At the moment, the Travel Troop staff consists of Schumacher plus one assistant. With agents spread out across the country, work hours are extensive. 

“I have an office downstairs in my home. I’m usually at my desk by 6 or 6:30. I work all day. I’m also available in the evenings for phone calls, emails and texts. Sometimes if I’m at my daughter’s volleyball game, I need to get back to people. I’ve not quite figured out the right balance,” said Schumacher.

He and his wife (who works outside the home) have two “very active” teens, aged 13 and 15. 

Schumacher plans to take a road trip in the second quarter of 2016 to meet his agents in person. And, he wants to bring the entire “troop” to Mexico soon for a three-day seminar. 

In the meantime, training, support and mentoring remain top goals. 

In addition to supplier webinars, agent training includes webinars featuring non-industry professionals. One recent session featured an advertising and marketing expert. 

“We also did a training with another agency that’s incredibly successful. We asked them to share their sales strategy,” said Schumacher. 

The Travel Troops strategy includes a healthy expansion of supplier and vendor relationships. But when it comes to adding agents, Schumacher is more cautious. 

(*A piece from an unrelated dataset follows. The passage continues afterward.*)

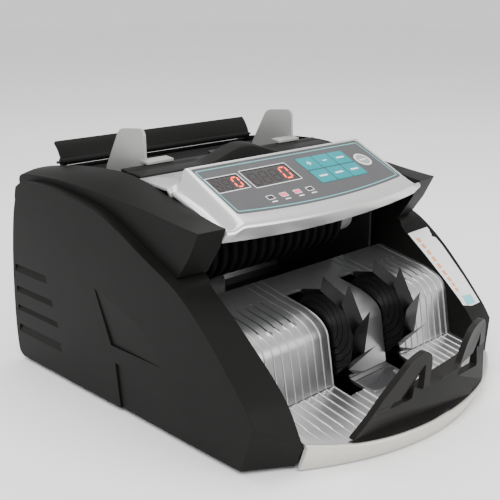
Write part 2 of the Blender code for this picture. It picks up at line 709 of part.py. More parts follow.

“I have no desire to be huge. I don’t want to be a card mill. I want to be known for quality over quantity. If we grow beyond 150 or 200, we will lose the personal touch,” he said. 

Already, he’s turning away agents who aren’t a good fit.

“It doesn’t mater what your sales are. Are you serious about the business? That’s the key question. I don’t care if an agent is full or part time, as long as the right work ethic is there,” said Schumacher. 

It’s a work ethic that his days at Ft. Benning helped instill in him. 

“I am so thankful that I get to do something I love. I work with amazing agents. They give us their trust. I consider us really blessed in that way,” he said.